- [PROBLEM DESCRIPTION]:
How many of the lines contain the string "that"? Give the number, with no other words.

- [DATASET EXCERPT]:
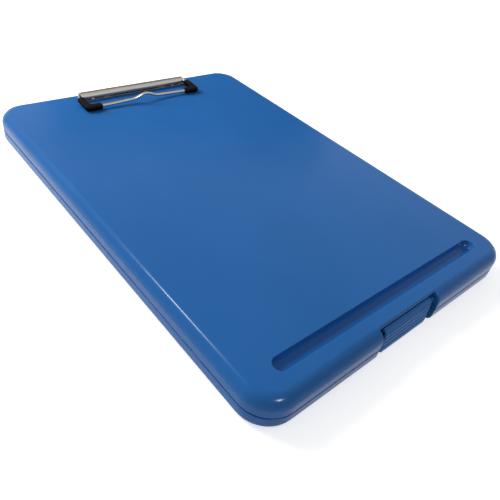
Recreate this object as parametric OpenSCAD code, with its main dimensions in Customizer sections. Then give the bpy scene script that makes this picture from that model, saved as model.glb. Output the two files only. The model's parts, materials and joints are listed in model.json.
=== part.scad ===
// Storage clipboard box: a hinged plastic case whose lid is a writing board.
// Origin at the centre of the flat underside. +X right, +Y towards the hinge and the clip, +Z up.

/* [Case] */
// Width of the case, left to right
case_w = 234; // [212:1:260]
// Length of the case, latch edge to hinge edge
case_l = 332; // [300:1:370]
// Height of the closed case to the board's face
case_h = 23; // [22:0.5:34]
// Height of the seam between tray and lid
part_z = 10; // [9:0.5:12]
// Corner radius seen from above
corner_r = 20; // [18:1:28]
// Radius that rounds the board's edge
top_round = 7.5; // [6:0.5:8]
// Radius that rounds the tray's bottom edge
base_round = 4.5; // [3.5:0.5:5]
// Wall thickness of both shells
wall = 2.2; // [1.8:0.1:2.8]
// Height of the dark seam groove
seam_h = 0.8; // [0.5:0.1:1.2]
// Gap between the rims inside the seam groove
rim_gap = 0.3; // [0.2:0.05:0.4]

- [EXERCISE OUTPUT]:
3